Basically, each parameter has an associated neuron that handles its processing tasks in parallel. In addition, each pixel has two auxiliary neurons that define the zone in which an object is located-that is, from the direction in which an object is moving, these neurons deduce the leading and trailing edge of the object and mark with registers associated with the first (leading-edge) and last (trailing-edge) pixel belonging to the object. Each of these silicon neurons is built with RAM, a few registers, an adder and a comparator. Supplied as a 100-pin module, the chip accommodates analogue-input line levels for video input, with an input amplifier with programmable gain auto scaling the signal.

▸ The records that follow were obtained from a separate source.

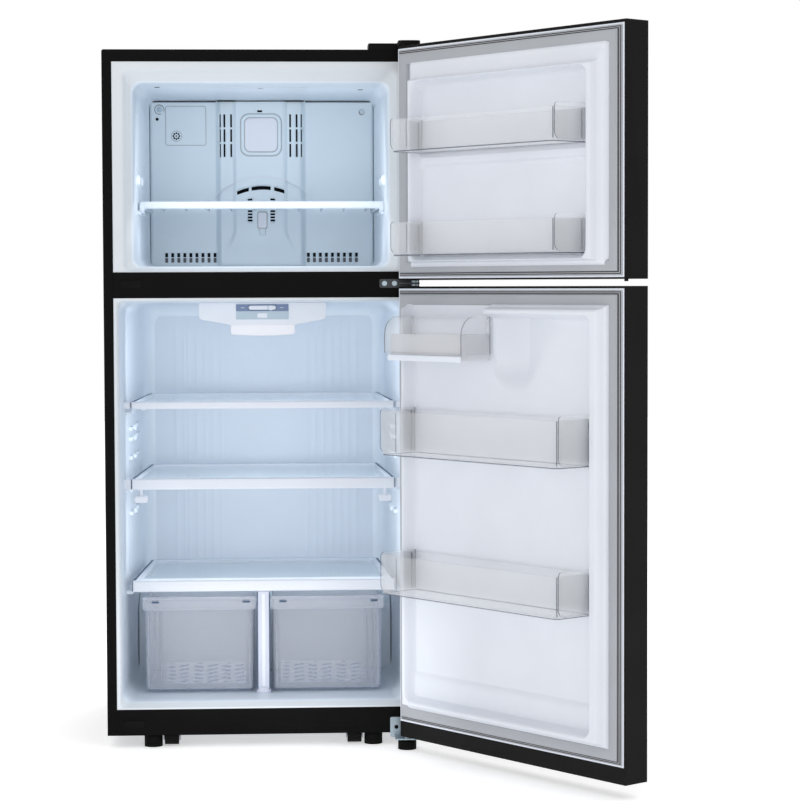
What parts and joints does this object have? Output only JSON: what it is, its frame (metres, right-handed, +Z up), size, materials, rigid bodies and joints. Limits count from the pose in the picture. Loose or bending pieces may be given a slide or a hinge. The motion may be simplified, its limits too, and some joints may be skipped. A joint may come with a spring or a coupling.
{
  "type": "top freezer refrigerator",
  "caption": "Tall two-door refrigerator with the freezer on top, both doors standing open on right-hand hinges, with shelves, crisper drawers and door bins.",
  "frame": {"origin": "the doors' common hinge axis at floor level, on the underside of the hinge-side levelling foot", "axes": "+X towards the hinge side, -Y out of the front, +Z up along the door hinge axis"},
  "size_m": [1.2125, 1.3842, 1.691],
  "materials": {
    "aluminium": "satin",
    "black_plastic": "satin",
    "black_steel": "gloss",
    "clear_plastic": "gloss",
    "dark_panel": "satin",
    "dark_steel": "satin",
    "door_liner": "satin",
    "fan_plastic": "satin",
    "foam": "matte",
    "frame_steel": "satin",
    "gasket": "matte",
    "glass": "gloss",
    "lens": "satin",
    "motor": "satin",
    "roller": "satin",
    "white_liner": "satin",
    "white_plastic": "satin",
    "zinc": "satin"
  },
  "bodies": {
    "cabinet": {"outer_case": "black_steel", "rear_panel": "dark_panel", "foam_insulation": "foam", "freezer_liner": "white_liner", "fridge_liner": "white_liner", "mullion_rail": "black_steel", "bottom_rail": "black_steel", "base_frame": "frame_steel", "top_hinge": "dark_steel", "top_hinge_cover": "black_plastic", "middle_hinge": "zinc", "bottom_hinge": "zinc", "screws": "zinc", "hole_caps": "black_plastic", "machine_cover": "dark_panel", "compressor": "black_steel", "condenser": "black_steel", "condenser_fan_motor": "motor", "drain_pan": "black_plastic", "evaporator": "aluminium", "evaporator_fan_motor": "motor", "freezer_rear_cover": "white_plastic", "air_cap": "white_plastic", "control_housing": "white_plastic", "light_lens": "lens", "crisper_frame": "white_plastic", "crisper_glass": "glass", "crisper_post": "white_plastic"},
    "condenser_fan": {"condenser_fan_blade": "fan_plastic"},
    "evaporator_fan": {"evaporator_fan_blade": "fan_plastic"},
    "freezer_slider": {"freezer_slider": "white_plastic"},
    "temperature_slider": {"temperature_slider": "white_plastic"},
    "freezer_shelf": {"freezer_shelf": "white_plastic"},
    "upper_shelf": {"upper_shelf_frame": "white_plastic", "upper_shelf_glass": "glass"},
    "middle_shelf": {"middle_shelf_frame": "white_plastic", "middle_shelf_glass": "glass"},
    "drawer_left": {"drawer_left": "clear_plastic"},
    "drawer_right": {"drawer_right": "clear_plastic"},
    "foot_left": {"foot_left": "black_plastic"},
    "foot_right": {"foot_right": "black_plastic"},
    "foot_hinge": {"foot_hinge": "black_plastic"},
    "roller_left": {"roller_left": "roller"},
    "roller_right": {"roller_right": "roller"},
    "rear_rollers": {"rear_rollers": "roller"},
    "freezer_door": {"freezer_door_skin": "black_steel", "freezer_door_liner": "door_liner", "freezer_door_foam": "foam", "freezer_door_gasket": "gasket"},
    "fridge_door": {"fridge_door_skin": "black_steel", "fridge_door_liner": "door_liner", "fridge_door_foam": "foam", "fridge_door_gasket": "gasket"},
    "freezer_bin_upper": {"freezer_bin_upper": "clear_plastic"},
    "freezer_bin_lower": {"freezer_bin_lower": "clear_plastic"},
    "fridge_bin_upper": {"fridge_bin_upper": "clear_plastic"},
    "fridge_bin_lower": {"fridge_bin_lower": "clear_plastic"},
    "dairy_bin": {"dairy_bin": "white_plastic"},
    "dairy_lid": {"dairy_lid": "clear_plastic"}
  },
  "joints": [
    {"name": "freezer_door_hinge", "type": "hinge", "parent": "cabinet", "child": "freezer_door", "pos_m": [0, 0, 1.4], "axis": [0, 0, 1], "range_deg": [-127, 8]},
    {"name": "fridge_door_hinge", "type": "hinge", "parent": "cabinet", "child": "fridge_door", "pos_m": [0, 0, 0.57], "axis": [0, 0, 1], "range_deg": [-127, 8]},
    {"name": "freezer_shelf_slide", "type": "slide", "parent": "cabinet", "child": "freezer_shelf", "axis": [0, -1, 0], "range_m": [0, 0.2]},
    {"name": "upper_shelf_slide", "type": "slide", "parent": "cabinet", "child": "upper_shelf", "axis": [0, -1, 0], "range_m": [0, 0.2]},
    {"name": "middle_shelf_slide", "type": "slide", "parent": "cabinet", "child": "middle_shelf", "axis": [0, -1, 0], "range_m": [0, 0.2]},
    {"name": "drawer_left_slide", "type": "slide", "parent": "cabinet", "child": "drawer_left", "axis": [0, -1, 0], "range_m": [0, 0.3]},
    {"name": "drawer_right_slide", "type": "slide", "parent": "cabinet", "child": "drawer_right", "axis": [0, -1, 0], "range_m": [0, 0.3]},
    {"name": "freezer_slider_travel", "type": "slide", "parent": "cabinet", "child": "freezer_slider", "axis": [0, 0, 1], "range_m": [-0.024, 0.024]},
    {"name": "temperature_slider_travel", "type": "slide", "parent": "cabinet", "child": "temperature_slider", "axis": [1, 0, 0], "range_m": [-0.048, 0.008]},
    {"name": "freezer_bin_upper_lift", "type": "slide", "parent": "freezer_door", "child": "freezer_bin_upper", "axis": [0, 0, 1], "range_m": [0, 0.06]},
    {"name": "freezer_bin_lower_lift", "type": "slide", "parent": "freezer_door", "child": "freezer_bin_lower", "axis": [0, 0, 1], "range_m": [0, 0.06]},
    {"name": "fridge_bin_upper_lift", "type": "slide", "parent": "fridge_door", "child": "fridge_bin_upper", "axis": [0, 0, 1], "range_m": [0, 0.06]},
    {"name": "fridge_bin_lower_lift", "type": "slide", "parent": "fridge_door", "child": "fridge_bin_lower", "axis": [0, 0, 1], "range_m": [0, 0.06]},
    {"name": "dairy_bin_lift", "type": "slide", "parent": "fridge_door", "child": "dairy_bin", "axis": [0, 0, 1], "range_m": [0, 0.02]},
    {"name": "dairy_lid_hinge", "type": "hinge", "parent": "dairy_bin", "child": "dairy_lid", "pos_m": [0.07051, -0.18164, 1.036], "axis": [-0.6018, 0.7986, 0], "range_deg": [0, 75]},
    {"name": "condenser_fan_spin", "type": "hinge", "parent": "cabinet", "child": "condenser_fan", "pos_m": [-0.422, 0.649, 0.138], "axis": [1, 0, 0], "continuous": true},
    {"name": "evaporator_fan_spin", "type": "hinge", "parent": "cabinet", "child": "evaporator_fan", "pos_m": [-0.364, 0.634, 1.506], "axis": [0, 1, 0], "continuous": true},
    {"name": "foot_left_turn", "type": "hinge", "parent": "cabinet", "child": "foot_left", "pos_m": [-0.633, 0.079, 0.01], "axis": [0, 0, 1], "continuous": true},
    {"name": "foot_right_turn", "type": "hinge", "parent": "cabinet", "child": "foot_right", "pos_m": [-0.1, 0.079, 0.01], "axis": [0, 0, 1], "continuous": true},
    {"name": "foot_hinge_turn", "type": "hinge", "parent": "cabinet", "child": "foot_hinge", "pos_m": [-0.0214, 0, 0.01], "axis": [0, 0, 1], "continuous": true},
    {"name": "roller_left_roll", "type": "hinge", "parent": "cabinet", "child": "roller_left", "pos_m": [-0.5885, 0.079, 0.023], "axis": [1, 0, 0], "continuous": true},
    {"name": "roller_right_roll", "type": "hinge", "parent": "cabinet", "child": "roller_right", "pos_m": [-0.146, 0.079, 0.023], "axis": [1, 0, 0], "continuous": true},
    {"name": "rear_rollers_roll", "type": "hinge", "parent": "cabinet", "child": "rear_rollers", "pos_m": [-0.364, 0.724, 0.022], "axis": [1, 0, 0], "continuous": true}
  ]
}
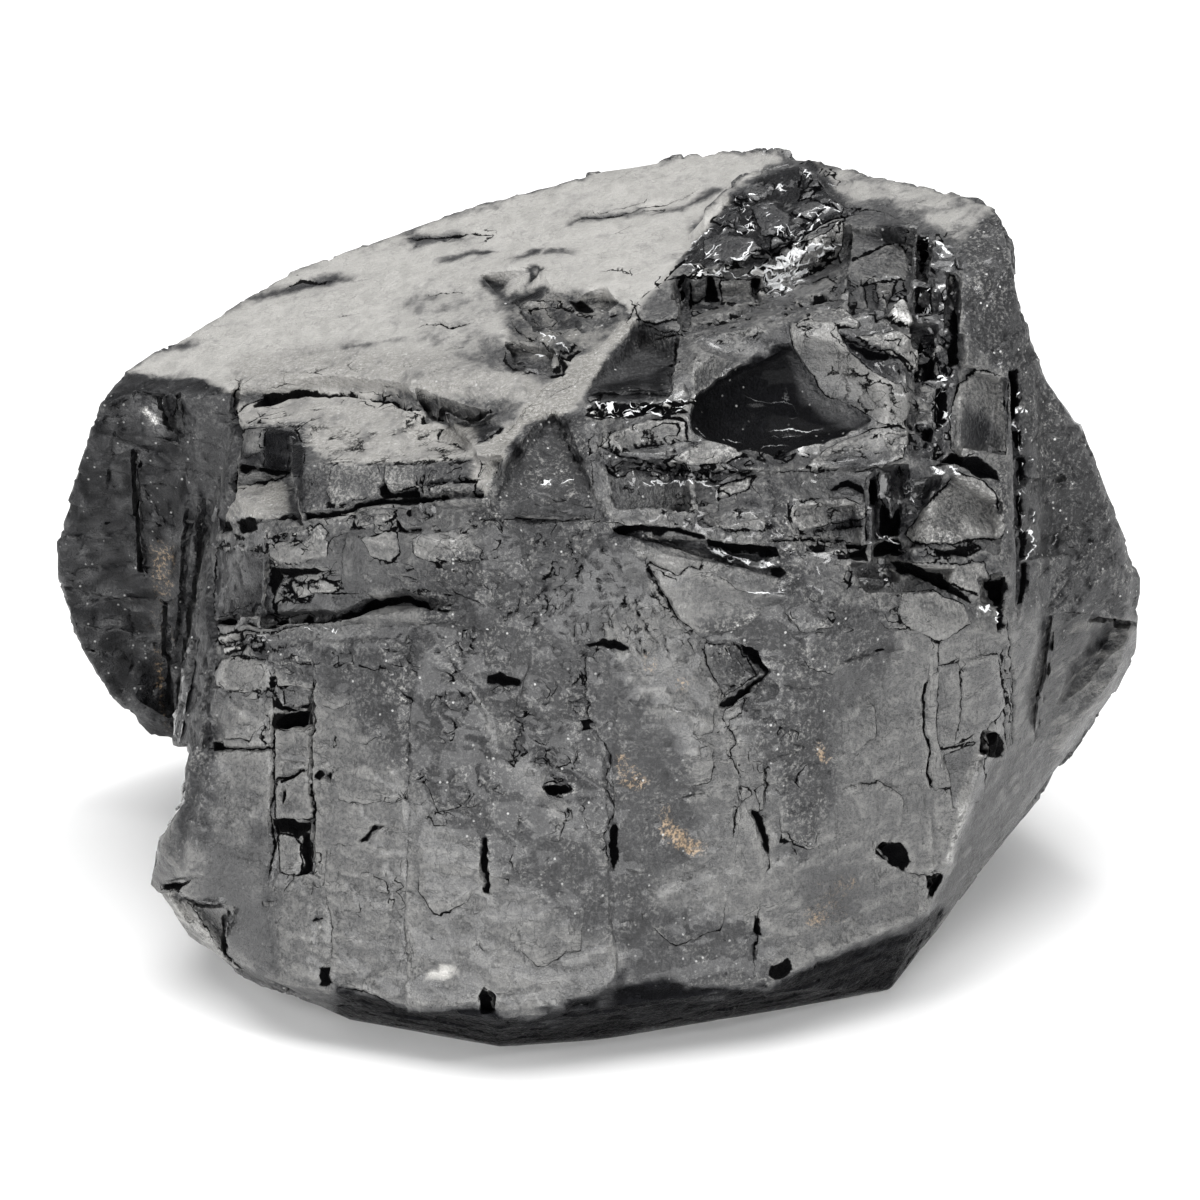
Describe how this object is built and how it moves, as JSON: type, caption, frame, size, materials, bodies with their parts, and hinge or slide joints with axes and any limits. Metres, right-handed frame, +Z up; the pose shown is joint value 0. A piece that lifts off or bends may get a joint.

In applications, each pixel may be described with respect to any of the six domains of information available to it — hue, luminance, saturation, speed, direction of motion and spatial orientation. The GVPP further subcategorizes pixels by ranges, for instance luminance within 10 percent and 65 percent, hue of blue, saturation between 20 and 25 percent, and moving upward in scene.
A set of second-level pattern recognition commands permits the GVPP to search for different objects in different parts of the scene — for instance, to look for a closed eyelid only within the rectangle bordered by the corners of the eye. Since some applications may also require multiple levels of recognition, the GVPP has software hooks to pass along the recognition task from level to level.
For instance, to detect when a driver is falling asleep — a capability that could find use in California, which is about to mandate that cars sound an "alarm" when drowsy drivers begin to nod off — the GVPP is first programmed to detect the driver's head, for which it creates histograms of head movement. The microprocessor reads these histograms to identify the area for the eye.